The process of establishing such a creative chain will form the basis of commissioned reports to both Chinese government and UK Arts Council and will be documented and disseminated through a project video which will provide an animated tool kit for other collaborators.
Publications and outputs
The project will deliver the following outputs:
1. Project Website (MONTH 2-36). The website will form a key site for dissemination of the project, its aims, progress and outcomes, including inputs from project partners. Sections of documentary film will be edited and uploaded after each of the workshops.

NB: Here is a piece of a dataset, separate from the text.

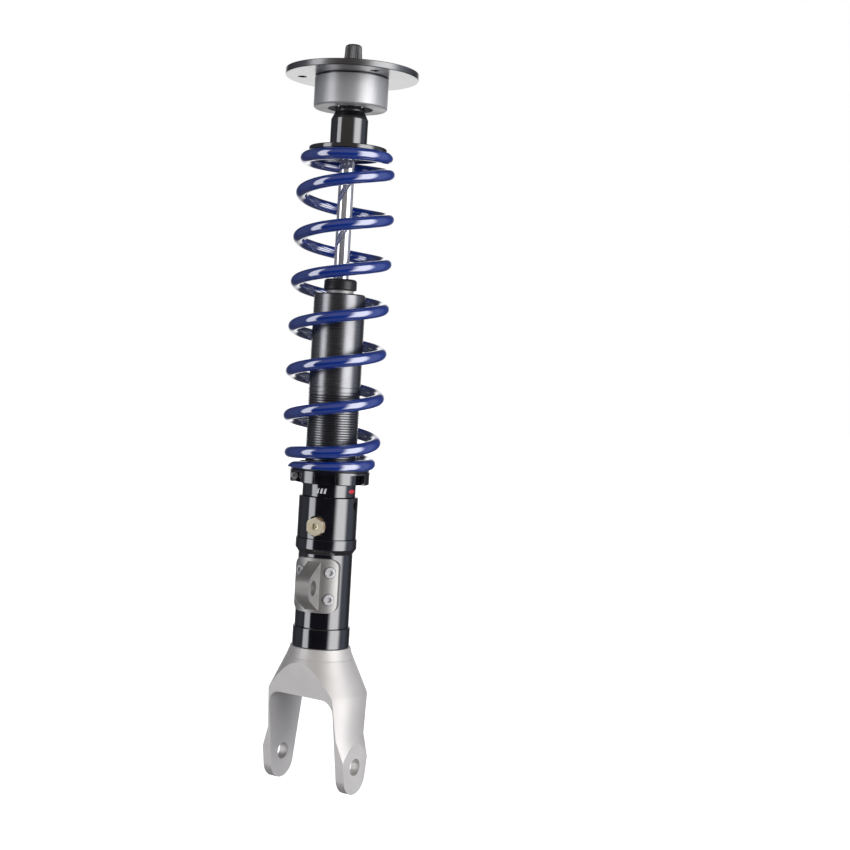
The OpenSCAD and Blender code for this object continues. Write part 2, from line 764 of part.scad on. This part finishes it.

The website will be in Chinese and English.
2. Onsite Performance Installation (MONTH 34), created and developed by UK CI and CH CI, at M50.
3. Documentary Video (MONTH 36): recording the project development, workshops and installation outcome at M50. The video will be streamed from the Project Website.
4. Co-edited Book, Creative City and Creative Industry Chain through Shanghai Traditional Opera (MONTH 36): This volume will be co-edited by Ma, Huang and Kaye. The volume will document the installation outcomes, address RQ4 and include contributions from the editors, principal project participants and participants at the project symposia, as well as commissioned contributions from others. The book will be published in both English and Chinese language. The commissioning editor of Shanghai People’s Publisher, a leading China academic publishing company in the Humanities and Social Sciences has confirmed an interest in publishing the book in Chinese, as well as in English with international distribution both online (such as Amazon) and in bookstores.
5. A report commissioned by Shanghai Municipal Government, China National Cultural and Creative Industries Bureau and Arts Council Wales (MONTH 36): Preliminary commission interest has been confirmed by both China and UK bodies and will be produced in Chinese and English. The Chinese report will directly advise Shanghai municipal government as well as the National Cultural Bureau on the urban engagement with traditional opera in the context of the project’s conclusions.
6. Public Project symposia (MONTHS 18 and 36): In Shanghai and Leeds respectively.